Signaling Games: Quatity Implicatures and Stereotypes

Rooij 

Wednesdays@NICO Seminar, Noon, April 18 2007, Chambers Hall, Lower Level

Prof. Robert van Rooij, University of Amsterdam

Abstract 

In this talk I will show how signaling games can be used to address questions concerning language use and language structure.

Gricean implicatures play a prominent role in theories of language use. Based on Grice's maxim of Quality, we can derive that the speaker (thinks he) knows that what he asserts is true, while based on Grice's maxim of Quantity, we can derive from the speaker's answer that John came to the question Who came?, that he doesn't know that Mary came. Schulz & van Rooij (2004, 2006) have formalized these maxims in terms of a pragmatic interpretation function GRICE to be able to derive these implicatures, and they show that if we additionally assume that the speaker is an expert, we can also derive standard scalar implicatures and exhaustive interpretations. In this talk I will discuss how to derive the function GRICE within a signaling game framework, and a framework (called `Optimal assertions') closely related to it. I also show how stronger implicatures follow, if in the game we assume that the speaker is an expert.

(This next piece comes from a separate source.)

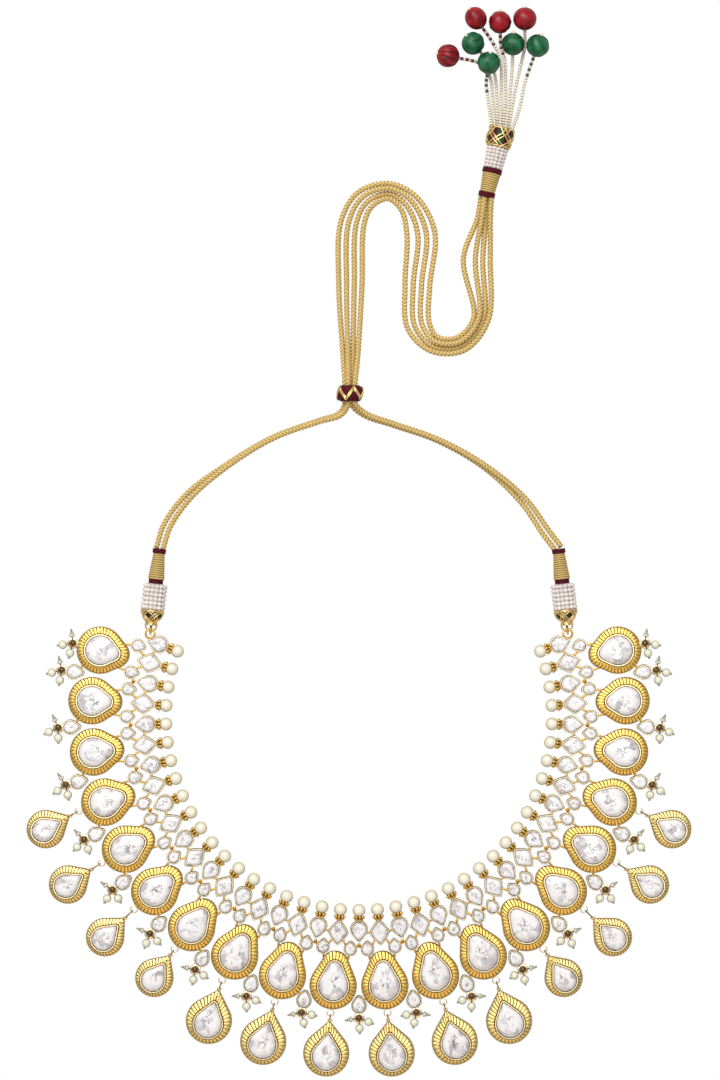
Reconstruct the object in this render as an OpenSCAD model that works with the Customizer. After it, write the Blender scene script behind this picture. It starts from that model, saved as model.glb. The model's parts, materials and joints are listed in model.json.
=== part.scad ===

In a recent paper (Jaeger & van Rooij, 2007) it is shown how signaling games can be used to derive prototypes of adjectives within a vector based semantics. The analysis assumes that the utility function is based on a distance function, and the prototypes are always predicted to be at the center of the descriptive meaning of an adjective (like colors). I will argue that this analysis misses something crucial about how we (stereotypically) interpret adjectives: that the stereotype meanings of several contrary adjectives are always as far away as possible. In this talk I will sketch a signaling game that derives this result (without making use of a distance function!) as the (unique) equilibrium outcome.